===== Material provided =====

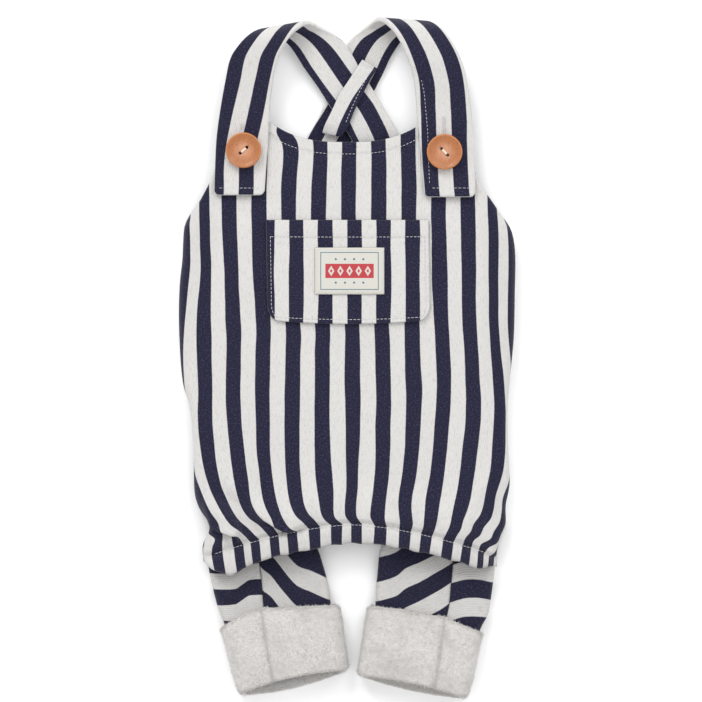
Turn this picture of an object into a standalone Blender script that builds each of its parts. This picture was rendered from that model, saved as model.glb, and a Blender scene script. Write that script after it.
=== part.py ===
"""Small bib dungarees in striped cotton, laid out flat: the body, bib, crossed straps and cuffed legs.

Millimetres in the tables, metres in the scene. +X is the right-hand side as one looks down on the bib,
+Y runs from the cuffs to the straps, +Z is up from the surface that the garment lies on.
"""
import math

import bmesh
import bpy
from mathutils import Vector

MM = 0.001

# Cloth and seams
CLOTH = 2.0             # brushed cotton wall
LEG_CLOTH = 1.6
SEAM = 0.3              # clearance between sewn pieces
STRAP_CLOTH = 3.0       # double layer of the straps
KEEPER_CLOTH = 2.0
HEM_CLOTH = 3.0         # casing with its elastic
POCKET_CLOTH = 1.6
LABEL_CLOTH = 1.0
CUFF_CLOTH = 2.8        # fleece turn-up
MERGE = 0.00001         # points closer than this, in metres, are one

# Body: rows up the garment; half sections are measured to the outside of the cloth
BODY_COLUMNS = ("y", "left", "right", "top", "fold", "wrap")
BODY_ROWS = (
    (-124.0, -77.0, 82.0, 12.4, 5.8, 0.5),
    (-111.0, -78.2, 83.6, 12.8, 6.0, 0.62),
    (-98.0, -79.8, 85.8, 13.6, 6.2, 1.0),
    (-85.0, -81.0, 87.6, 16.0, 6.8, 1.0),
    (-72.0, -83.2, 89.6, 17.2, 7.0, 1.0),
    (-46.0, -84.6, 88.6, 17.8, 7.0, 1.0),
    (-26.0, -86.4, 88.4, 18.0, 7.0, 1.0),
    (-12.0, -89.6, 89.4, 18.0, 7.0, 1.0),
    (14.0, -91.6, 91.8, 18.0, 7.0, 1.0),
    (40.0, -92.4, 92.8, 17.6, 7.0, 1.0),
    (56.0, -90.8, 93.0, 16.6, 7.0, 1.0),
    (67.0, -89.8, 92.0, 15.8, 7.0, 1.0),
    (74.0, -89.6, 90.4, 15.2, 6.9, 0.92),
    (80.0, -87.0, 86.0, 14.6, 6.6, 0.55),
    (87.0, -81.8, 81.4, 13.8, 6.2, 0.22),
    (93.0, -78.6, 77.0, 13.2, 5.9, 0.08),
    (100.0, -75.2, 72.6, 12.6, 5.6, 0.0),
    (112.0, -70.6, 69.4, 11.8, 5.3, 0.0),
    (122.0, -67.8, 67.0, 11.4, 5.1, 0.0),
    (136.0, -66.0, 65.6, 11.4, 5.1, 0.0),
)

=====

▶ [Exercise] Output the lines above verbatim and in full.

▶ [Exercise solution]
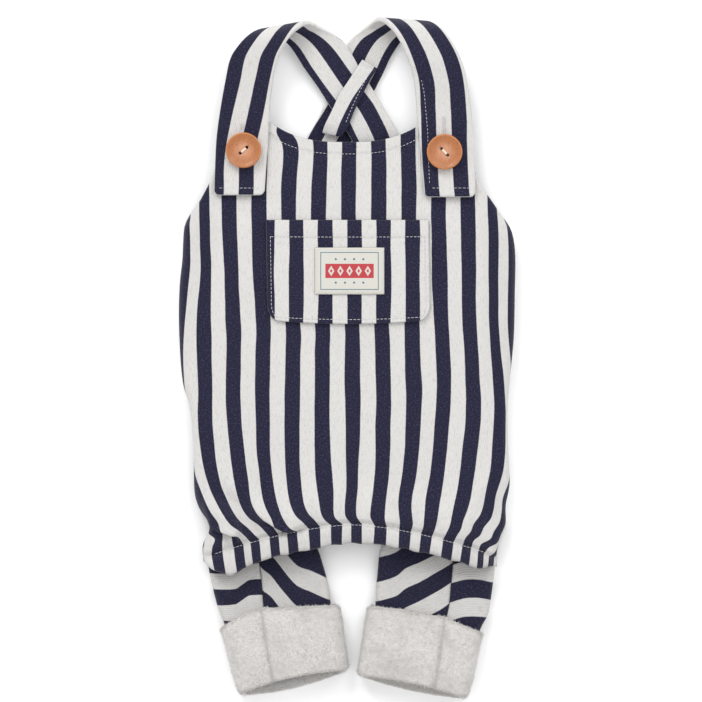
Turn this picture of an object into a standalone Blender script that builds each of its parts. This picture was rendered from that model, saved as model.glb, and a Blender scene script. Write that script after it.
=== part.py ===
"""Small bib dungarees in striped cotton, laid out flat: the body, bib, crossed straps and cuffed legs.

Millimetres in the tables, metres in the scene. +X is the right-hand side as one looks down on the bib,
+Y runs from the cuffs to the straps, +Z is up from the surface that the garment lies on.
"""
import math

import bmesh
import bpy
from mathutils import Vector

MM = 0.001

# Cloth and seams
CLOTH = 2.0             # brushed cotton wall
LEG_CLOTH = 1.6
SEAM = 0.3              # clearance between sewn pieces
STRAP_CLOTH = 3.0       # double layer of the straps
KEEPER_CLOTH = 2.0
HEM_CLOTH = 3.0         # casing with its elastic
POCKET_CLOTH = 1.6
LABEL_CLOTH = 1.0
CUFF_CLOTH = 2.8        # fleece turn-up
MERGE = 0.00001         # points closer than this, in metres, are one

# Body: rows up the garment; half sections are measured to the outside of the cloth
BODY_COLUMNS = ("y", "left", "right", "top", "fold", "wrap")
BODY_ROWS = (
    (-124.0, -77.0, 82.0, 12.4, 5.8, 0.5),
    (-111.0, -78.2, 83.6, 12.8, 6.0, 0.62),
    (-98.0, -79.8, 85.8, 13.6, 6.2, 1.0),
    (-85.0, -81.0, 87.6, 16.0, 6.8, 1.0),
    (-72.0, -83.2, 89.6, 17.2, 7.0, 1.0),
    (-46.0, -84.6, 88.6, 17.8, 7.0, 1.0),
    (-26.0, -86.4, 88.4, 18.0, 7.0, 1.0),
    (-12.0, -89.6, 89.4, 18.0, 7.0, 1.0),
    (14.0, -91.6, 91.8, 18.0, 7.0, 1.0),
    (40.0, -92.4, 92.8, 17.6, 7.0, 1.0),
    (56.0, -90.8, 93.0, 16.6, 7.0, 1.0),
    (67.0, -89.8, 92.0, 15.8, 7.0, 1.0),
    (74.0, -89.6, 90.4, 15.2, 6.9, 0.92),
    (80.0, -87.0, 86.0, 14.6, 6.6, 0.55),
    (87.0, -81.8, 81.4, 13.8, 6.2, 0.22),
    (93.0, -78.6, 77.0, 13.2, 5.9, 0.08),
    (100.0, -75.2, 72.6, 12.6, 5.6, 0.0),
    (112.0, -70.6, 69.4, 11.8, 5.3, 0.0),
    (122.0, -67.8, 67.0, 11.4, 5.1, 0.0),
    (136.0, -66.0, 65.6, 11.4, 5.1, 0.0),
)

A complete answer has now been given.